In particular, when I find documents from that period such as letters and term papers that record what I actually wrote and what I was actually thinking, I wonder why anyone thought I was an intelligent person.
I have heard that children who are raised in small town train stations grew up to be very intelligent.
Probably even read the directions for important tests.
My impression of school back in the 1960s/70s is that teachers pretty much just tried to get through the day. I don't recall any of them much showing interest in my learning anything. A few, yes. My track coaches sat me down and ordered me to bring my grades up, or get cut from the team.
My kids, in the 2000s seem to have had a slightly better experience.
I was obviously bright, but still an idiot.
There seems to be no end to the human urge to generalize about groups. Not that generalizations can't be true, but they usually are only a small piece of a big picture. I can think of lots of ways that kids from 100 years are superior to kids of today, but also vice versa. Ditto for ways that women are superior to men, and vice versa, and so on for just about any group you can propose to me. We have different strengths and weaknesses at different times and in different ways. We'd do well to learn from the strengths of different groups or times than our own, and to cultivate a little perspective, without indulging ourselves in self-loathing, either. Whoever you are, you're not the best little boy in the world, or the worst little boy in the world.

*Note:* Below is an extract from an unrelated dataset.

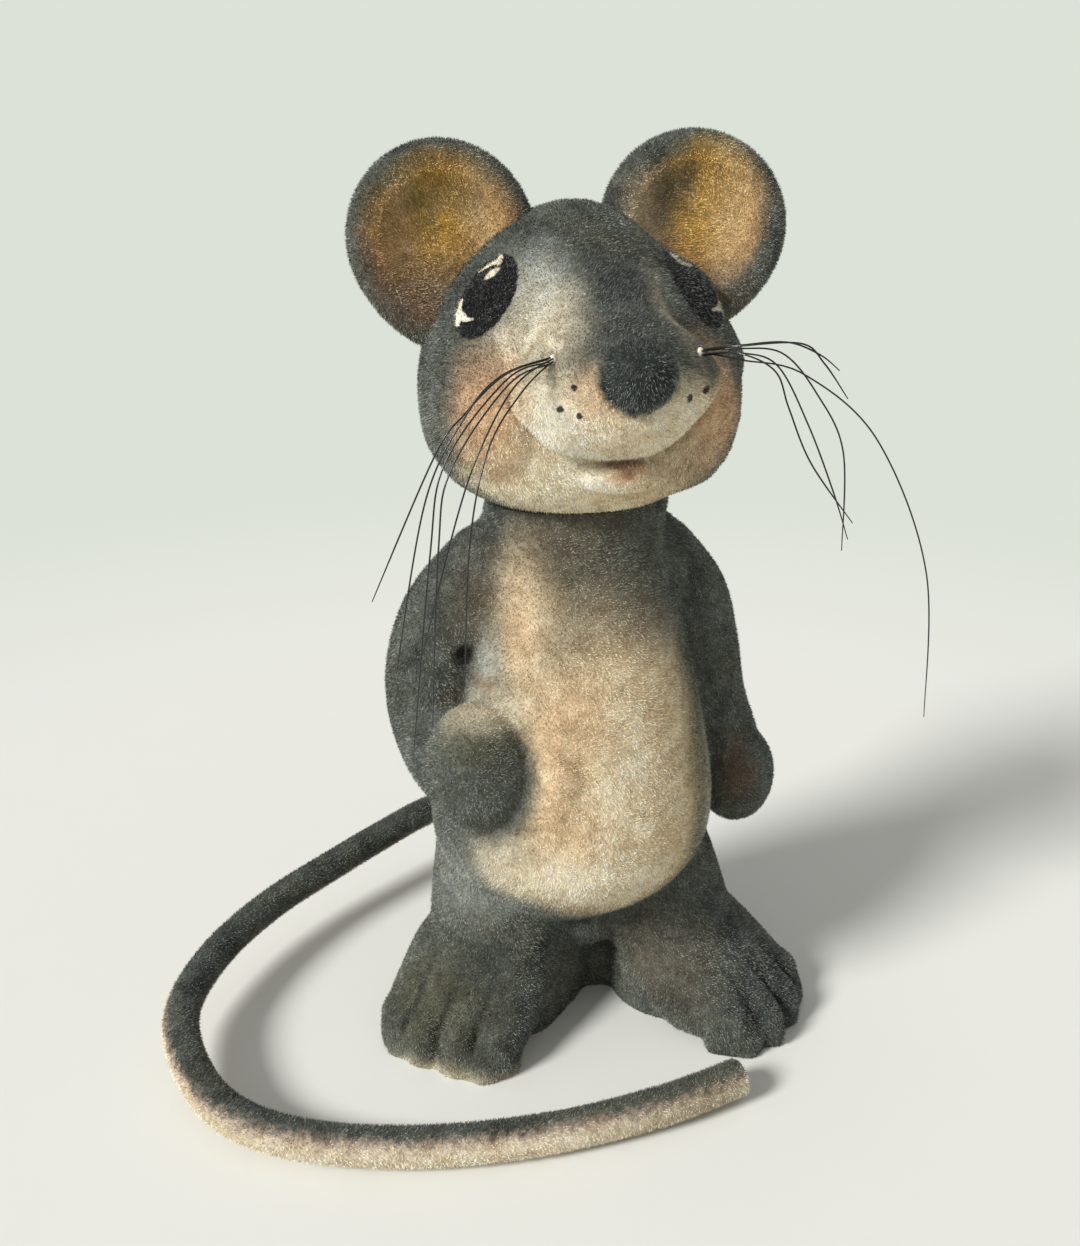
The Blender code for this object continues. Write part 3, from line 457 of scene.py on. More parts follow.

Define "kids". If we're talking about "millennials" then I'd have to say 25% of the ones I've observed (small number) are dumber than rocks and I am worried about them. If we're talking about middle or elementary school, then I'm very optimistic about the future. So... that makes me wonder if it's the curriculum that "dumbs them down"? It also makes me wonder if they have to hit puberty before the curriculum is capable of doing that.